A nine-year-0ld boy with type 1 diabetes recently weaned himself off insulin after following a ketogenic Paleo diet for 6 days. The boy decided to try a keto-Paleo diet after insulin therapy proved ineffective.
The boy has now been on the ketogenic Paleo diet for 19 months, and has not needed insulin or other drugs, according to researchers at the University of Pécs in Hungary. Moreover, his eczema and bloated stomach disappeared, and he no longer gets upper respiratory tract infections.
Similarly, a woman named Elaine Cantin used the ketogenic diet to treat her son’s type I diabetes and her own aggressive breast cancer. She detailed her findings in her book, The Cantin Ketogenic Diet For Cancer, Type 1 & 2 Diabetes.
The health benefits of low-carb, high-fat diets extend beyond diabetes management.
Clinical trials show these diets reduce the risk of heart disease, accelerate weight loss, slows cellular aging, and can prevent Alzheimer’s disease and cancer by dramatically reducing pro-inflammatory blood sugar spikes.
LCHF diets like the ketogenic plan have also been shown to manage advanced metastatic cancer. “The ketogenic diet shows promise as a way to manage some cancers,” said study co-author Dr. Fine.
Fine, a professor at the Albert Einstein College of Medicine in New York, echoed the sentiments of renowned cancer scientist Dr. Thomas Seyfried, whose decades of research suggest a ketogenic diet beats chemotherapy for almost all cancers.
“The ketogenic diet is a single metabolic approach to a multitude of different diseases,” said Dr. Seyfried, author of Cancer as a Metabolic Disease.
A recent study published in Epilepsy Today confirmed the efficacy of the ketogenic diet for preventing and reducing epilepsy-induced seizures among children.
Dr. David Ludwig, a physician and nutrition professor at the Harvard School of Public Health, said low-fat diets that emphasize calorie quantity over calorie quality have proven a dismal failure for long-term weight loss.
“Low-carb diets outperform a low-fat diet every time, and that wouldn’t be true if calories were the only measure that mattered,” said Ludwig, author of Always Hungry?

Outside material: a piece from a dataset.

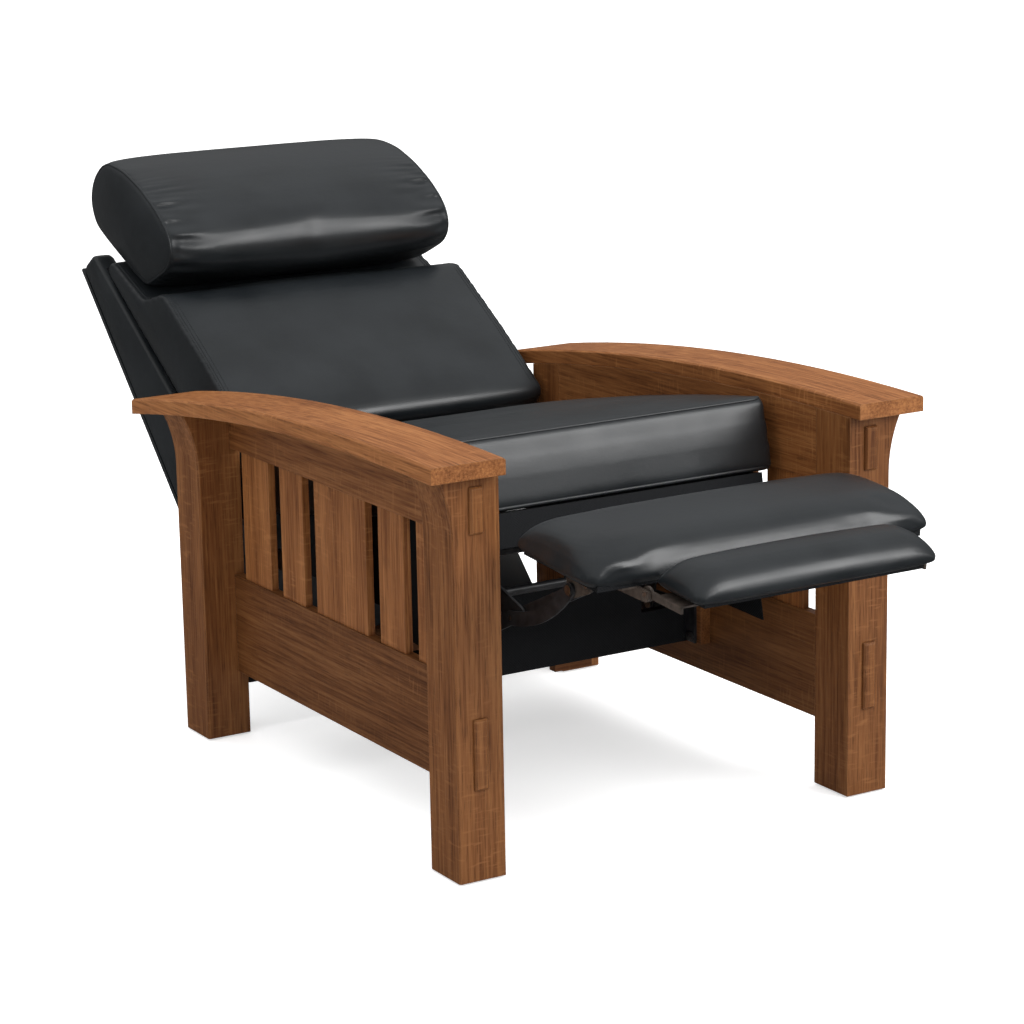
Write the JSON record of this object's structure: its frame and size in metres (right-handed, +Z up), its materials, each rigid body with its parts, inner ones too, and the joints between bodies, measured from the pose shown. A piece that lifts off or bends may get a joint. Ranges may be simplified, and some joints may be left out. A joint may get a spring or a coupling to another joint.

Ludwig joins a growing number of medical experts who are dispelling the myth that eating fat makes you fat and calorie restriction is best for weight loss. The way to lose weight is to prevent insulin spikes, which the LCHF Atkins and ketogenic diets do, they say.
“Insulin is the granddaddy of anabolic hormones,” said Dr. Ludwig.
Eating refined carbs such as a 100-calorie pack of jelly beans (which are fat-free) produces a huge insulin spike that signals your fat cells to store calories. In contrast, eating 100 calories of nuts (which are high-fat and low-carb) will produce a negligible insulin spike.
You’ll also feel fuller, longer, after eating the nuts, while the jelly beans will make your blood sugar surge and promptly crash, causing you to quickly feel hungry again.
Surges in blood sugar and insulin contribute to diabetes, metabolic syndrome, cellular aging and cancer. By curbing these inflammation-promoting spikes with a low-carb, high-fat diet such as Atkins or ketogenic, you can prevent several diseases all at once.